I miss his slobbery beard that always left wet streaks wherever he put his chin. I miss the way his eyebrows stuck out just so and made him look like an old man. I miss his gigantic brown nose. I miss him being always at my heels when I try to make dinner, because let's face it, he never stayed out of the kitchen.


Mostly, I just miss my Waldo and want him back. You were a great dog, Waldo, we couldn't have asked for any better. We love you and miss you.

Thursday, March 12, 2009

It Moved!

There's something poking me from inside my belly! I've been paying close attention to see if I could feel Baby G move yet, but everytime I think I feel it, I toot and the feeling goes away. But not this time! I've felt the same thing a couple of times throughout the day, and it's a completely different sensation than anything I've ever felt before. Whoo-hoo! It's about time! :-)

Wednesday, March 11, 2009

The Teeter-Totter Effect

I've been trying to sleep on my stomach as long as I possibly can, because I am a stomach sleeper. That's how I fall asleep at night. Now, when I try to sleep on my stomach, I get the teeter-totter effect. I have to balance on the big rock in my abdomen and it's not comfortable, not to mention probably not good for Baby G. So much for sleeping on my stomach. The time has come. I need to invest in a body pillow. The body pillow I currently have tends to snore and jab me with his elbow in the middle of the night. That's not too comfy either, but it's better than teeter-tottering!

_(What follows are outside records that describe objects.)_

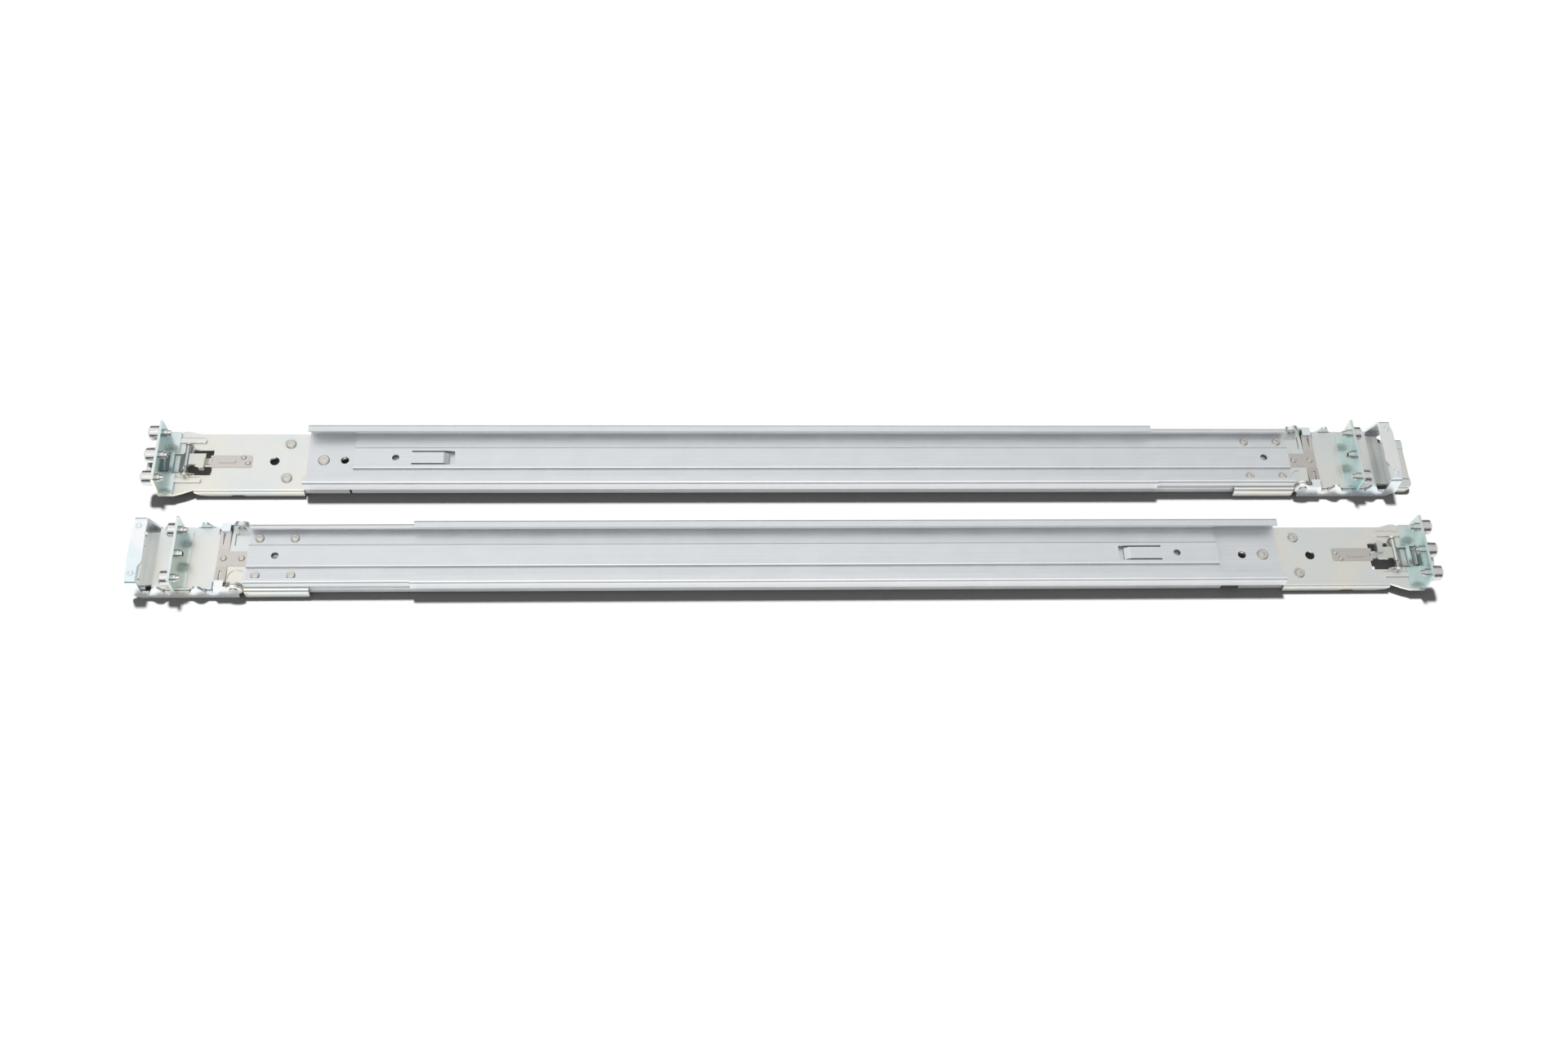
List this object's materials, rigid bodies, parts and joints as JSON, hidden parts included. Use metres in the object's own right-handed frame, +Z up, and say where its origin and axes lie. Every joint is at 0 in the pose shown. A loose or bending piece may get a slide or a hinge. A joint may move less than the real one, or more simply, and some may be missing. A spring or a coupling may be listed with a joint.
{
  "type": "sliding server rail pair",
  "caption": "Telescopic ball-bearing server rails with rack-post brackets: locating plugs, a sprung U-shaped front lever, a rear spring catch and a length-adjusting channel.",
  "frame": {"origin": "centre of the pair seen from above, on the surface it lies on", "axes": "+X along the rails, towards the front of the left-hand rail; +Y across, towards the left-hand rail; +Z up, away from the servers' side"},
  "size_m": [0.7828, 0.1144, 0.0232],
  "materials": {
    "channel_zinc": "satin electro-zinc plated cold-rolled steel",
    "slide_zinc": "zinc plated roll-formed steel",
    "cap_zinc": "zinc plated steel cap",
    "cage_steel": "plain zinc plated thin sheet",
    "ball_steel": "polished bearing steel",
    "bracket_zinc": "bright zinc plated stamped steel",
    "face_zinc": "bright zinc plated steel with a faint blue cast",
    "lever_zinc": "bright zinc plated stamped steel",
    "latch_zinc": "bright zinc plated stamped steel",
    "plug_nickel": "bright nickel plated turned steel",
    "spring_steel": "bare spring steel strip and wire",
    "rivet_steel": "plain steel rivet",
    "pin_steel": "plain steel pin"
  },
  "bodies": {
    "rail_frames": {"left_front_channel": "channel_zinc", "left_front_bracket": "bracket_zinc", "left_front_face": "face_zinc", "left_front_plugs": "plug_nickel", "left_front_insert": "plug_nickel", "left_front_leaf_spring": "spring_steel", "left_slide_outer_member": "slide_zinc", "right_front_channel": "channel_zinc", "right_front_bracket": "bracket_zinc", "right_front_face": "face_zinc", "right_front_plugs": "plug_nickel", "right_front_insert": "plug_nickel", "right_front_leaf_spring": "spring_steel", "right_slide_outer_member": "slide_zinc", "front_bracket_rivets": "rivet_steel", "front_leaf_rivets": "rivet_steel", "front_lever_pins": "pin_steel"},
    "left_rear_end": {"left_rear_channel": "channel_zinc", "left_rear_bracket": "bracket_zinc", "left_rear_strap": "bracket_zinc", "left_rear_rivets": "rivet_steel", "left_rear_face": "face_zinc", "left_rear_plugs": "plug_nickel", "left_rear_latch_pin": "pin_steel", "left_rear_torsion_spring": "spring_steel", "left_rear_leaf_spring": "spring_steel", "left_rear_leaf_rivets": "rivet_steel"},
    "left_rear_catch": {"left_rear_latch": "latch_zinc"},
    "left_lever": {"left_front_lever": "lever_zinc", "left_jaw_plate": "lever_zinc", "left_jaw_rivets": "rivet_steel"},
    "left_middle_slide": {"left_slide_middle_member": "slide_zinc", "left_slide_stop_cap": "cap_zinc"},
    "left_outer_ball_cage": {"left_slide_outer_cage": "cage_steel", "left_slide_outer_balls": "ball_steel"},
    "left_inner_slide": {"left_slide_inner_member": "slide_zinc"},
    "left_inner_ball_cage": {"left_slide_inner_cage": "cage_steel", "left_slide_inner_balls": "ball_steel"},
    "right_rear_end": {"right_rear_channel": "channel_zinc", "right_rear_bracket": "bracket_zinc", "right_rear_strap": "bracket_zinc", "right_rear_rivets": "rivet_steel", "right_rear_face": "face_zinc", "right_rear_plugs": "plug_nickel", "right_rear_latch_pin": "pin_steel", "right_rear_torsion_spring": "spring_steel", "right_rear_leaf_spring": "spring_steel", "right_rear_leaf_rivets": "rivet_steel"},
    "right_rear_catch": {"right_rear_latch": "latch_zinc"},
    "right_lever": {"right_front_lever": "lever_zinc", "right_jaw_plate": "lever_zinc", "right_jaw_rivets": "rivet_steel"},
    "right_middle_slide": {"right_slide_middle_member": "slide_zinc", "right_slide_stop_cap": "cap_zinc"},
    "right_outer_ball_cage": {"right_slide_outer_cage": "cage_steel", "right_slide_outer_balls": "ball_steel"},
    "right_inner_slide": {"right_slide_inner_member": "slide_zinc"},
    "right_inner_ball_cage": {"right_slide_inner_cage": "cage_steel", "right_slide_inner_balls": "ball_steel"}
  },
  "joints": [
    {"name": "left_rear_end_slide", "type": "slide", "parent": "rail_frames", "child": "left_rear_end", "axis": [-1, 0, 0], "range_m": [-0.001, 0.2]},
    {"name": "left_rear_catch_hinge", "type": "hinge", "parent": "left_rear_end", "child": "left_rear_catch", "pos_m": [-0.3678, 0.0345, 0.0096], "axis": [0, -1, 0], "range_deg": [0, 9], "stiffness_Nm_per_rad": 0.15, "springref_deg": -14.32, "deforming": ["left_rear_leaf_spring"]},
    {"name": "left_lever_hinge", "type": "hinge", "parent": "rail_frames", "child": "left_lever", "pos_m": [0.3189, 0.0345, 0.0092], "axis": [0, 1, 0], "range_deg": [0, 11], "stiffness_Nm_per_rad": 0.5, "springref_deg": -11.46, "deforming": ["left_front_leaf_spring"]},
    {"name": "left_middle_slide_out", "type": "slide", "parent": "rail_frames", "child": "left_middle_slide", "axis": [1, 0, 0], "range_m": [-0.0102, 0.25]},
    {"name": "left_outer_cage_roll", "type": "slide", "parent": "rail_frames", "child": "left_outer_ball_cage", "axis": [1, 0, 0], "range_m": [-0.0051, 0.125]},
    {"name": "left_inner_slide_out", "type": "slide", "parent": "left_middle_slide", "child": "left_inner_slide", "axis": [1, 0, 0], "range_m": [0, 0.25]},
    {"name": "left_inner_cage_roll", "type": "slide", "parent": "left_middle_slide", "child": "left_inner_ball_cage", "axis": [1, 0, 0], "range_m": [0, 0.125]},
    {"name": "right_rear_end_slide", "type": "slide", "parent": "rail_frames", "child": "right_rear_end", "axis": [1, 0, 0], "range_m": [-0.0108, 0.1902]},
    {"name": "right_rear_catch_hinge", "type": "hinge", "parent": "right_rear_end", "child": "right_rear_catch", "pos_m": [0.3678, -0.0333, 0.0096], "axis": [0, 1, 0], "range_deg": [0, 9], "stiffness_Nm_per_rad": 0.15, "springref_deg": -14.32, "deforming": ["right_rear_leaf_spring"]},
    {"name": "right_lever_hinge", "type": "hinge", "parent": "rail_frames", "child": "right_lever", "pos_m": [-0.3287, -0.0333, 0.0092], "axis": [0, -1, 0], "range_deg": [0, 11], "stiffness_Nm_per_rad": 0.5, "springref_deg": -11.46, "deforming": ["right_front_leaf_spring"]},
    {"name": "right_middle_slide_out", "type": "slide", "parent": "rail_frames", "child": "right_middle_slide", "axis": [-1, 0, 0], "range_m": [0, 0.25]},
    {"name": "right_outer_cage_roll", "type": "slide", "parent": "rail_frames", "child": "right_outer_ball_cage", "axis": [-1, 0, 0], "range_m": [0, 0.125]},
    {"name": "right_inner_slide_out", "type": "slide", "parent": "right_middle_slide", "child": "right_inner_slide", "axis": [-1, 0, 0], "range_m": [0, 0.25]},
    {"name": "right_inner_cage_roll", "type": "slide", "parent": "right_middle_slide", "child": "right_inner_ball_cage", "axis": [-1, 0, 0], "range_m": [0, 0.125]}
  ],
  "couplings": [
    {"joint": "left_outer_cage_roll", "follows": "left_middle_slide_out", "ratio": 0.5},
    {"joint": "left_inner_cage_roll", "follows": "left_inner_slide_out", "ratio": 0.5},
    {"joint": "right_outer_cage_roll", "follows": "right_middle_slide_out", "ratio": 0.5},
    {"joint": "right_inner_cage_roll", "follows": "right_inner_slide_out", "ratio": 0.5}
  ]
}
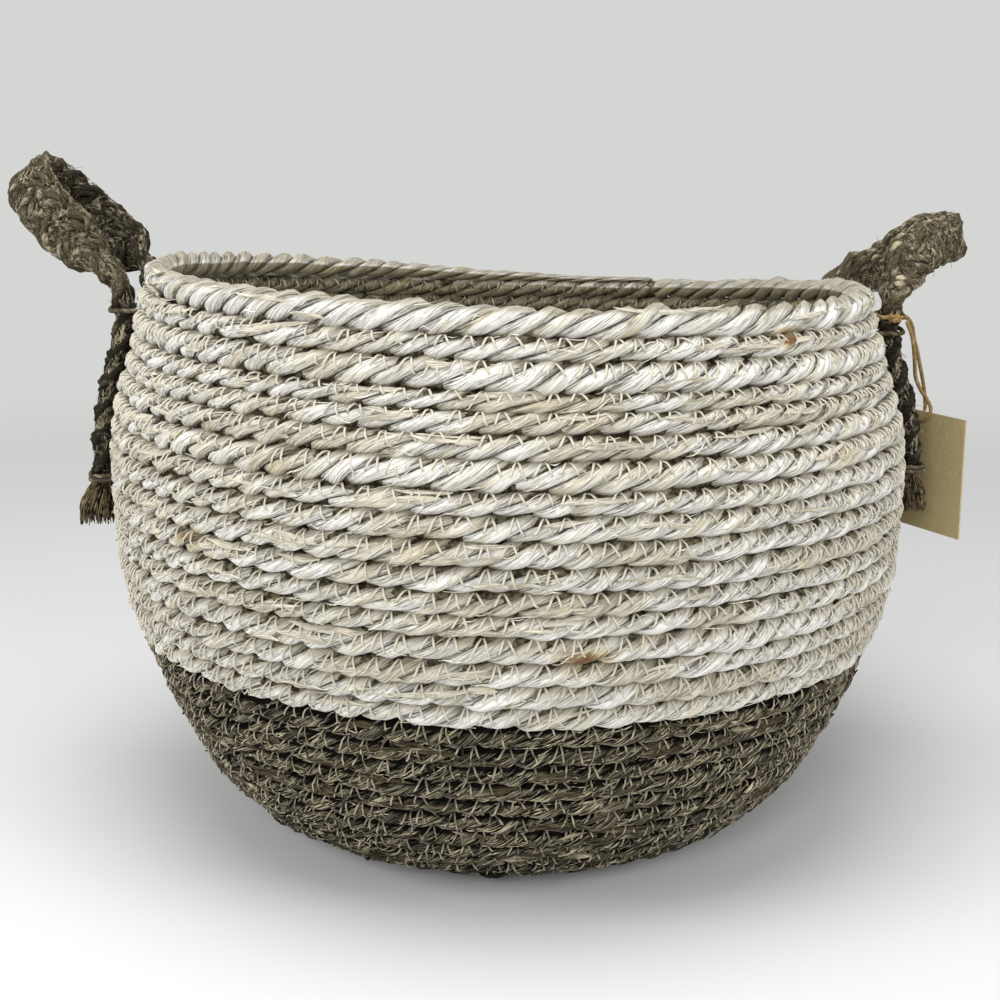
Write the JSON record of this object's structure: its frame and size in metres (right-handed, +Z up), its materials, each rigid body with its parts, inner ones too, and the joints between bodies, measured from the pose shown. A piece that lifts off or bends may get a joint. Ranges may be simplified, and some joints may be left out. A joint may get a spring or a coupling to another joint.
{
  "type": "storage basket",
  "caption": "Round open basket of coiled, zigzag-stitched leaf rope, dark below and whitewashed above, with two plaited jute loop handles and a plain swing tag.",
  "frame": {"origin": "middle of the flat underside of the base", "axes": "+Z up through the mouth, +X to the right through the right handle, -Y towards the front"},
  "size_m": [0.4682, 0.3801, 0.3219],
  "materials": {
    "dark_leaf_rope": "dry matt leaf",
    "white_leaf_rope": "whitewashed, matt",
    "jute": "hairy plaited jute",
    "twine": "natural twine",
    "card": "uncoated card"
  },
  "bodies": {
    "basket": {"base_coil": "dark_leaf_rope", "lower_wall_coil": "dark_leaf_rope", "upper_wall_coil": "white_leaf_rope", "rim_coil": "white_leaf_rope", "handle_left_near_tail": "jute", "handle_left_near_top_lashing": "jute", "handle_left_near_end_lashing": "jute", "handle_left_near_tassel": "jute", "handle_left_far_tail": "jute", "handle_left_far_top_lashing": "jute", "handle_left_far_end_lashing": "jute", "handle_left_far_tassel": "jute", "handle_right_near_tail": "jute", "handle_right_near_top_lashing": "jute", "handle_right_near_end_lashing": "jute", "handle_right_near_tassel": "jute", "handle_right_far_tail": "jute", "handle_right_far_top_lashing": "jute", "handle_right_far_end_lashing": "jute", "handle_right_far_tassel": "jute", "tag_string_loop": "twine", "tag_string_knot": "twine"},
    "handle_left": {"handle_left_loop": "jute"},
    "handle_right": {"handle_right_loop": "jute"},
    "swing_tag": {"tag": "card", "tag_string": "twine"}
  },
  "joints": [
    {"name": "handle_left_fold", "type": "hinge", "parent": "basket", "child": "handle_left", "pos_m": [-0.17995, 0.00628, 0.2635], "axis": [-0.0349, -0.9994, 0], "range_deg": [-42, 40]},
    {"name": "handle_right_fold", "type": "hinge", "parent": "basket", "child": "handle_right", "pos_m": [0.17567, 0.02782, 0.254], "axis": [-0.1564, 0.9877, 0], "range_deg": [-42, 40]},
    {"name": "tag_swing", "type": "hinge", "parent": "basket", "child": "swing_tag", "pos_m": [0.18102, -0.03088, 0.2464], "axis": [-0.0785, -0.9969, 0], "range_deg": [0, 38]}
  ]
}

And just cuz they're cute, here's a picture to share:


And here's what he'll look like when Baby G is 9 mos old:

Or if Baby G is a girl:

Tuesday, March 3, 2009

Prego Belly

I've received a few requests for a belly picture, so here it is:

15 weeks down, 25 to go. Only a little bit longer and we'll pass the halfway point! Hurray!!

Monday, March 2, 2009

A Tribute to Charlie

We lost a major part of the family today. My parent's dog Charlie wasn't doing very well for the past couple days/weeks. He was getting sicker and sicker. This morning, he hit bottom and was taken in to the vet. The vet said that Charlie was so sick and his proteins were so low, that even if he were to do the treatment required, he had less than a 25% of making it through. My parents had to make the difficult decision to stop his suffering and send him to the big dog park in the sky.


Charlie was a better dog than anybody could ever ask for. He was smarter than what was good for him, and lived to please. He had millions of little quirks that made him the special dog that he was. He passed on long before he should have, as he would have been only 8 in September.

Lots of tears have been shed over his passing, and many more will be shed in the coming days when we see little reminders of the best little dog there ever was.
Rest in peace Charlie Brown. Know that you are loved and are sorely missed.